Exercise requirements: Find the word "three" in the data. Return every line where it appears.

Collected data:
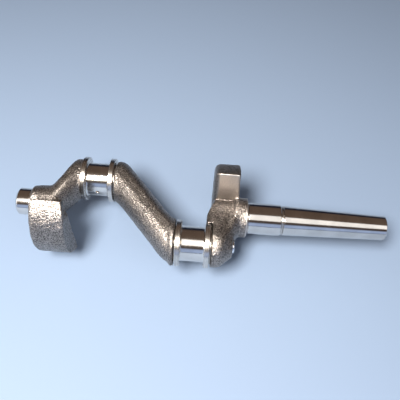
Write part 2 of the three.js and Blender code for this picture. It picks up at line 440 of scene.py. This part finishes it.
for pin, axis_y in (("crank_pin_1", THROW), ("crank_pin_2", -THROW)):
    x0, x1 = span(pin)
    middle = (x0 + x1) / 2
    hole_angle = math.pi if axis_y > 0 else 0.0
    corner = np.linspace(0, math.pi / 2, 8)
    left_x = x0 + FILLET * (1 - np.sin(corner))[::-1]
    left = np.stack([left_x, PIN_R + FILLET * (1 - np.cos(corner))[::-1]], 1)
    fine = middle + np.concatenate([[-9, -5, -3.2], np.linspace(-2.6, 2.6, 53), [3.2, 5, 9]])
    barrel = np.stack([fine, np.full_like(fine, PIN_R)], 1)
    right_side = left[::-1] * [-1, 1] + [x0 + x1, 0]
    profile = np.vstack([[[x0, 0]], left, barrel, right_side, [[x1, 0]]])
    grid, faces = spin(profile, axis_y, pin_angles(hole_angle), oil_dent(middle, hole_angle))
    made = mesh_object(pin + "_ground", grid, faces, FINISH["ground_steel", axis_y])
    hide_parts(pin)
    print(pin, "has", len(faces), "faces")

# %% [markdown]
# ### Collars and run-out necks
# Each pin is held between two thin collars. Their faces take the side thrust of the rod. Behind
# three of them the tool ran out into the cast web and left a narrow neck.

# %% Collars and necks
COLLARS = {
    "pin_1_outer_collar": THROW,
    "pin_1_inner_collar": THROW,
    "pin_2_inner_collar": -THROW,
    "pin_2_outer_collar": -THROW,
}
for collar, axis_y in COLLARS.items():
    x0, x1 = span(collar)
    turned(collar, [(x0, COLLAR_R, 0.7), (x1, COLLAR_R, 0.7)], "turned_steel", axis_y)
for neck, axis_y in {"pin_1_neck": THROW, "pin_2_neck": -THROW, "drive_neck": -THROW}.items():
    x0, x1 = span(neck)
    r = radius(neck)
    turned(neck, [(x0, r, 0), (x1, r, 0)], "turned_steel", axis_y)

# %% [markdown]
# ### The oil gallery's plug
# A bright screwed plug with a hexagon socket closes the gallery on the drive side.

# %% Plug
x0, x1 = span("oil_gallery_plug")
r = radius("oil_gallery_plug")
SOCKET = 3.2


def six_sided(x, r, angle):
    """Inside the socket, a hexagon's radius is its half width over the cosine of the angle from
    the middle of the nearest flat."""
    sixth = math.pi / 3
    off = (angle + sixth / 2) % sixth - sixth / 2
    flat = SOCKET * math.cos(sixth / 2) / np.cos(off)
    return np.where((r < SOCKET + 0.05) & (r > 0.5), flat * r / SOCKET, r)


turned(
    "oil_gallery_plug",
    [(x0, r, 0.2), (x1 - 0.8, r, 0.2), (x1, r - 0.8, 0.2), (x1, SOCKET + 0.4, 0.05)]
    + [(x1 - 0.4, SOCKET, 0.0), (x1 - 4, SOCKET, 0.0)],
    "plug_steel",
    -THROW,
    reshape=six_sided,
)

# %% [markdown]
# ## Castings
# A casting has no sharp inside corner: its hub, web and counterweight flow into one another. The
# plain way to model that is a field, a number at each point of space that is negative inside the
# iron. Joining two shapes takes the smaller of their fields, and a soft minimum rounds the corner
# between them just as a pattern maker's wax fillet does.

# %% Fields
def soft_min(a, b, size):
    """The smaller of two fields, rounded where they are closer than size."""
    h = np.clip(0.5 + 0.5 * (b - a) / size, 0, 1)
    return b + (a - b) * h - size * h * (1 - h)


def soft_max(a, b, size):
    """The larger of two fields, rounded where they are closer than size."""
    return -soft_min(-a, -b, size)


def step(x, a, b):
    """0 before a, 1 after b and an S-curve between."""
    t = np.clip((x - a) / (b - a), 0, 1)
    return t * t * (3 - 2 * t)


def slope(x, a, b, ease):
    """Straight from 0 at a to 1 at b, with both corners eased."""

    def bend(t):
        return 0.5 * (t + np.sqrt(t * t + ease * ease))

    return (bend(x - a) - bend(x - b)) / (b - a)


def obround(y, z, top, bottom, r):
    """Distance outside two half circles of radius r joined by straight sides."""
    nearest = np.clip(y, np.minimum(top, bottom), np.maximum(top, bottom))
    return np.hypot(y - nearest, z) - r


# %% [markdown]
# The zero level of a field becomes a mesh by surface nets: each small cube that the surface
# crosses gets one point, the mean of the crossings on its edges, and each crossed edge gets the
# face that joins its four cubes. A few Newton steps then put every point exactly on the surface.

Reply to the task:
Write part 2 of the three.js and Blender code for this picture. It picks up at line 440 of scene.py. This part finishes it.
# three of them the tool ran out into the cast web and left a narrow neck.